Microchip Falls on China Demand; Chip Stocks TumbleNiamh Ring and Ian King
Microchip Technology Inc. tumbled the most in almost 6 years and shares of rival chipmakers fell after the company said product orders missed its forecast, hurt by falling demand in China.
Microchip’s announcement triggered a sell-off in semiconductor stocks today, with the Philadelphia Semiconductor Index undergoing its worst one-day decline since 2009. Microchip fell 12 percent to $39.96 at the close in New York. Peers such as Freescale Semiconductor Ltd. also dropped more than 10 percent.
Microchip makes semiconductors used in products ranging from home appliances to computer network hardware to cars, so its earnings are a broad indicator of industry demand. China is the largest market for key products such as smartphones, with factories located there responsible for much of the world’s electronics production.
“The revenue miss was led by China where the September quarter is traditionally the strongest,” Microchip Chief Executive Officer Steve Sanghi said in a statement yesterday. “Microchip often sees the turn of the industry ahead of others in the semiconductor industry. We believe that another industry correction has begun and that this correction will be seen more broadly across the industry in the near future.”

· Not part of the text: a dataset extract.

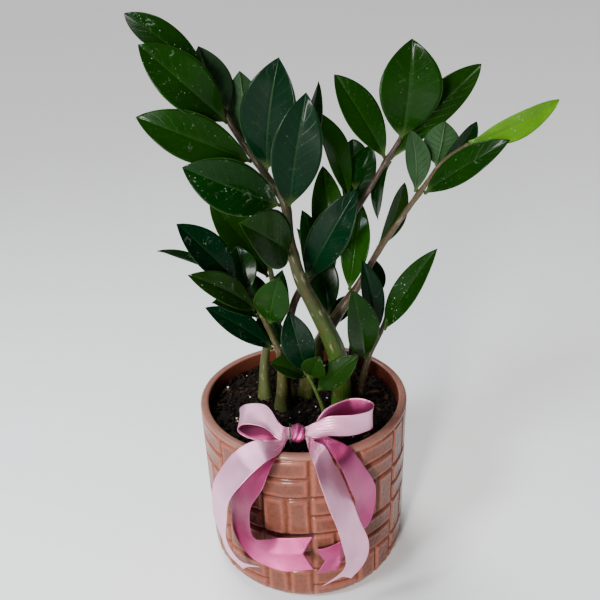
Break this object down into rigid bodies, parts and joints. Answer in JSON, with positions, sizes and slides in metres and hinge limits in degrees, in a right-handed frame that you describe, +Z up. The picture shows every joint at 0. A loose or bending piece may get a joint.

The report raises concern that chipmakers may have built stockpiles of parts that they will now struggle to sell. Microchip recognizes sales only when distributors of its products sell them to device makers. If, like some of its peers, it booked revenue when chips are sold to distributors, its sales would have appeared larger, Sanghi said in the statement.
Preliminary revenue for the second quarter is about $546.2 million, including $16.9 million from the company’s recent ISSC Technology Inc. acquisition, Microchip said yesterday. In July, the company had forecast $560 million to $575.9 million in revenue. Analysts had projected $568.2 million, according to data compiled by Bloomberg.
The Chandler, Arizona-based company has historically been an early semiconductor cycle indicator, investment research firm Hedgeye Risk Management, wrote in note to investors today.
“Semiconductor downcycles affect all chip firms. Nobody will be spared,” Hedgeye said.
Texas Instruments Inc., the largest maker of analog chips, fell 7.1 percent, while Micron Technology Inc. dropped 9.3 percent.